You simply record the explorations of the princess, writing in the third person as if you were writing down a fairy tale. The game urges you to keep things brief, and to describe what the princess notices, feels, and remembers. At some points you may decide that the princess encounters an obstacle, threat, or foe. This means she is Facing A Challenge, and is where the coins come in. You throw a single coin if the princess is completely out of her depth, and two if either her past has prepared her or she gives the sword what it wants.  No heads means she barely escapes with her life, one head means she achieves her goal either tenuously or at a cost, and two heads means she achieves her goal with ‘frightening prowess’ (something my poor princess never quite managed).

Whenever you reveal a card, you ask yourself if this is where the sword belongs. If that’s the case, you choose: does the princess make a sacrifice to break the curse, or does the sword promise her something and convince her to keep it? This brings the game to a close, and you finish with a brief epilogue about who the princess became after her journey. This puts how long your own game is firmly under your control – I decided to go with a nine card draw that I’d cut off if the cards and coins handed me something I found appropriate sooner, but I ended up needing a bit more exploration before finding the off-ramp for the princess’ story.

Princess With A Cursed Sword does some interesting things with relatively little. The writing and the tarot deck do a lot to paint an outline of the picture that is the princess’ story for you to fill in, and the throwing coins mechanic makes it clear both how dire her situation is and how surprising her skills are. Writing a fairy tale in the third person might be a little different for some, but I found it an interesting exercise both in writing style and in developing a character by ‘observing’ her rather than trying to fully inhabit her.

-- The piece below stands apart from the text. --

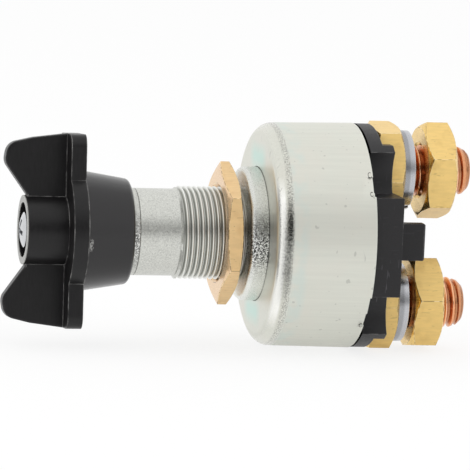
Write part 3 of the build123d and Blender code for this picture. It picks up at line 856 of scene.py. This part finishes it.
class SWITCH_OT_washers(bpy.types.Operator):
    """The two split spring washers"""
    bl_idname = "switch.washers"
    bl_label = "Spring washers"

    def execute(self, context):
        low, high = low_high("lock_washer_upper")
        middle = (low.x + high.x) / 2
        colour = context.scene.switch_finishes.washer
        finish = steel_finish("spring_steel", colour, 0.24, 0.32, painted_shade_ends_at=middle)
        for node in ("lock_washer_upper", "lock_washer_lower"):
            piece = softened(node, context.scene.switch_edges.washer_edge, segments=3)
            finish_piece(piece, "housing", finish)
        return {"FINISHED"}


class SWITCH_OT_knob(bpy.types.Operator):
    """The winged knob and its screw"""
    bl_idname = "switch.knob"
    bl_label = "Knob"

    def execute(self, context):
        finishes = context.scene.switch_finishes
        edges = context.scene.switch_edges
        piece = softened("knob", edges.knob_edge, segments=3, angle=30)
        finish_piece(piece, "rotor", knob_finish(finishes.knob))
        screw = softened("knob_screw", edges.screw_edge)
        finish = steel_finish("zinc_plated_steel", finishes.screw, 0.12, 0.25)
        finish_piece(screw, "rotor", finish)
        return {"FINISHED"}


class SWITCH_OT_cup(bpy.types.Operator):
    """The drawn cup"""
    bl_idname = "switch.cup"
    bl_label = "Cup"

    def execute(self, context):
        finish = plated_cup_finish(context.scene.switch_finishes.cup, low_high("cup_housing")[0].x)
        piece = softened("cup_housing", context.scene.switch_edges.cup_edge)
        finish_piece(piece, "housing", finish)
        return {"FINISHED"}


class SWITCH_OT_burrs(bpy.types.Operator):
    """Small curls of metal turned up where the rim is staked"""
    bl_idname = "switch.burrs"
    bl_label = "Rim burrs"

    def execute(self, context):
        rim_inset = 0.85
        sink = 0.08
        rear = low_high("cup_housing")[1]
        curls = []
        for side in (-1, 1):
            for degrees, size in BURRS:
                curls.append(self.curl(rear.x - rim_inset, rear.y - sink, side, math.radians(degrees), size))
        piece = join(curls, "rim_burrs")
        tidy_shell(piece)
        # The curls are painted dark steel, standing in for the shade around them
        finish = plain_finish("torn_steel", seen(104, 104, 101), 1.0, 0.2, 0.45, scale=5.0)
        finish_piece(piece, "housing", finish)
        return {"FINISHED"}

    def curl(self, x, radius, side, angle, size):
        """A ring of thin wire, torn open at one corner, that lies flat on the side of the cup."""
        wire_radius = 0.1
        torn_x = 0.55 * size * MM
        torn_y = -0.2 * size * MM
        oval = (0.75, 1.15, 0.8)
        deselect()
        bpy.ops.mesh.primitive_torus_add(
            major_radius=size * MM,
            minor_radius=wire_radius * MM,
            major_segments=28,
            minor_segments=8,
            location=(0, 0, 0),
        )
        curl = bpy.context.object
        edit(curl)
        choose("faces", lambda centre: centre.x > torn_x and centre.y > torn_y)
        bpy.ops.mesh.delete(type="FACE")
        bpy.ops.mesh.select_all(action="SELECT")
        bpy.ops.mesh.fill_holes(sides=0)
        bpy.ops.mesh.select_all(action="SELECT")
        bpy.ops.transform.resize(value=oval)
        leave()
        curl.rotation_euler = (side * (angle - math.pi / 2), 0, 0)
        curl.location = (x * MM, side * radius * math.cos(angle) * MM, radius * math.sin(angle) * MM)
        place_in_mesh(curl)
        return curl


class SWITCH_OT_base(bpy.types.Operator):
    """The moulded base"""
    bl_idname = "switch.base"
    bl_label = "Base"

    def execute(self, context):
        piece = softened("terminal_base", context.scene.switch_edges.base_edge)
        rear = low_high("cup_housing")[1]
        finish = base_finish(context.scene.switch_finishes.base, rear.x, rear.y)
        finish_piece(piece, "housing", finish)
        return {"FINISHED"}


class SWITCH_OT_inner_parts(bpy.types.Operator):
    """Finishes of the parts inside the switch"""
    bl_idname = "switch.inner_parts"
    bl_label = "Inner parts"

    def execute(self, context):
        turned_steel = plain_finish("spindle_steel", seen(170, 172, 175), 0.95, 0.25, 0.4)
        dress("spindle", turned_steel)
        dress("thrust_washer", turned_steel)
        dress("contact_bridge", bpy.data.objects["stud_upper_shape"].data.materials[0])
        dress("contact_spring", plain_finish("spring_wire", seen(130, 133, 138), 0.95, 0.25, 0.45))
        dress("spindle_oring", plain_finish("seal_rubber", seen(28, 28, 29), 0.0, 0.5, 0.7))
        dress("contact_carrier", plain_finish("carrier_plastic", seen(205, 192, 160), 0.0, 0.4, 0.6))
        return {"FINISHED"}


class SWITCH_OT_stage(bpy.types.Operator):
    """Floor, world, soft lamps and camera"""
    bl_idname = "switch.stage"
    bl_label = "Stage"

    def execute(self, context):
        stage = context.scene.switch_stage
        self.floor(stage)
        self.world(context.scene, stage)
        # Name, place, size and power of each lamp
        lamps = (
            ("top_lamp", (0.0, -0.15, 0.9), 0.9, stage.top_lamp),
            ("left_lamp", (-0.9, -0.45, 0.35), 0.7, stage.side_lamp),
            ("right_lamp", (0.9, -0.35, 0.4), 0.7, stage.side_lamp),
        )
        for name, place, size, power in lamps:
            data = bpy.data.lights.new(name, "AREA")
            data.size = size
            data.energy = power
            lamp = bpy.data.objects.new(name, data)
            lamp.visible_glossy = False
            lamp.location = place
            lamp.rotation_euler = Vector(place).to_track_quat("Z", "Y").to_euler()
            context.scene.collection.objects.link(lamp)
        self.camera(context.scene, stage)
        context.scene.view_settings.view_transform = "Standard"
        return {"FINISHED"}

    def floor(self, stage):
        """A pale floor, which glows to the camera and in reflections but still takes a shadow."""
        deselect()
        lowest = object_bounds()[0][2]
        gap = 0.1 * MM
        width = 8
        bpy.ops.mesh.primitive_plane_add(size=width, location=(0, 0, lowest - gap))
        floor = bpy.context.object
        floor.name = "floor"
        material = bpy.data.materials.new("floor_white")
        nodes = Nodes(material)
        shader = nodes.find("BSDF_PRINCIPLED")
        shader.inputs["Base Color"].default_value = (*stage.floor, 1)
        shader.inputs["Roughness"].default_value = 0.9
        shader.inputs["Specular IOR Level"].default_value = 0.1
        glow = nodes.add("ShaderNodeEmission")
        rays = nodes.add("ShaderNodeLightPath")
        in_view = nodes.maths("MAXIMUM", rays.outputs["Is Camera Ray"], rays.outputs["Is Glossy Ray"])
        share = nodes.maths("MULTIPLY", in_view, stage.floor_glow)
        mix = nodes.add("ShaderNodeMixShader", i0=share, i1=shader.outputs[0], i2=glow.outputs[0])
        nodes.feed(nodes.find("OUTPUT_MATERIAL").inputs["Surface"], mix.outputs[0])
        floor.data.materials.append(material)
        floor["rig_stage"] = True

    def world(self, scene, stage):
        """White to the camera. Reflections see white too, with the dark room behind the camera."""
        scene.world = bpy.data.worlds.new("studio")
        nodes = Nodes(scene.world)
        background = nodes.find("BACKGROUND")
        direction = nodes.add("ShaderNodeTexCoord").outputs["Generated"]
        away = nodes.add("ShaderNodeSeparateXYZ", Vector=direction).outputs["Y"]
        room = nodes.ramp(away, -0.9, 0.1, stage.front_light, 1.0, "SMOOTHSTEP")
        facing = nodes.add("ShaderNodeVectorMath", {"operation": "DOT_PRODUCT"}, i0=direction)
        facing.inputs[1].default_value = self.towards_camera(stage)
        reach, core = math.cos(stage.patch_reach), math.cos(stage.patch_core)
        patch = nodes.ramp(facing.outputs["Value"], reach, core, 1.0, stage.dark_patch, "SMOOTHSTEP")
        rays = nodes.add("ShaderNodeLightPath")
        strength = room
        for ray, seen_by_it in (("Is Glossy Ray", patch), ("Is Camera Ray", 1.0)):
            by_ray = rays.outputs[ray]
            mix = nodes.add("ShaderNodeMix", {"data_type": "FLOAT"}, i0=by_ray, i2=strength, i3=seen_by_it)
            strength = mix.outputs[0]
        nodes.feed(background.inputs["Strength"], strength)
        background.inputs["Color"].default_value = (1, 1, 1, 1)

    def towards_camera(self, stage):
        turn, tilt = stage.azimuth, stage.elevation
        level = math.cos(tilt)
        return Vector((-math.sin(turn) * level, -math.cos(turn) * level, math.sin(tilt)))

    def camera(self, scene, stage):
        roll = stage.roll
        back = self.towards_camera(stage)
        level = Vector((math.cos(stage.azimuth), -math.sin(stage.azimuth), 0))
        upright = back.cross(level)
        right = math.cos(roll) * level + math.sin(roll) * upright
        up = -math.sin(roll) * level + math.cos(roll) * upright
        data = bpy.data.cameras.new("camera")
        data.sensor_width = 36
        data.lens = stage.focal
        data.clip_start = 0.01
        data.clip_end = 50
        camera = bpy.data.objects.new("camera", data)
        matrix = Matrix((right, up, back)).transposed().to_4x4()
        matrix.translation = Vector(stage.aim) + back * stage.distance
        camera.matrix_world = matrix
        scene.collection.objects.link(camera)
        scene.camera = camera


# Panel and registration


class SWITCH_PT_looks(bpy.types.Panel):
    """Builds each group of pieces"""
    bl_idname = "SWITCH_PT_looks"
    bl_label = "Battery switch"
    bl_space_type = "VIEW_3D"
    bl_region_type = "UI"
    bl_category = "Battery switch"

    def draw(self, context):
        for operator in OPERATORS:
            self.layout.operator(operator.bl_idname)
        for name in GROUPS:
            group = getattr(context.scene, name)
            for key in group.bl_rna.properties.keys():
                if key not in ("rna_type", "name"):
                    self.layout.prop(group, key)


OPERATORS = (
    SWITCH_OT_casting,
    SWITCH_OT_studs,
    SWITCH_OT_nuts,
    SWITCH_OT_washers,
    SWITCH_OT_knob,
    SWITCH_OT_cup,
    SWITCH_OT_burrs,
    SWITCH_OT_base,
    SWITCH_OT_inner_parts,
    SWITCH_OT_stage,
)
GROUPS = {
    "switch_threads": SwitchThreads,
    "switch_edges": SwitchEdges,
    "switch_finishes": SwitchFinishes,
    "switch_stage": SwitchStage,
}


def register():
    for kind in (*GROUPS.values(), *OPERATORS, SWITCH_PT_looks):
        bpy.utils.register_class(kind)
    for name, group in GROUPS.items():
        setattr(bpy.types.Scene, name, bpy.props.PointerProperty(type=group))


def unregister():
    for name in GROUPS:
        delattr(bpy.types.Scene, name)
    for kind in reversed((*GROUPS.values(), *OPERATORS, SWITCH_PT_looks)):
        bpy.utils.unregister_class(kind)


def main():
    register()
    for operator in OPERATORS:
        group, name = operator.bl_idname.split(".")
        getattr(getattr(bpy.ops, group), name)()


if __name__ == "__main__":
    main()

The game is sold for Name-Your-Own-Price, although if you pay $3 you’ll also get Anthropy’s notes from developing the game. It is also billed as the first “Princess Sword” game, and links to two other $3 games based on it: Tavern at the End Of The World and The Empress and Her Seer. For those interested in 18+ content there is also a princess with a cursed sword of an entirely different variety.

What will the princess sacrifice to break the curse? What will the sword promise if she keeps it? What does your princess’ sword want? Step into the ancient ruin, draw your cards, and find out.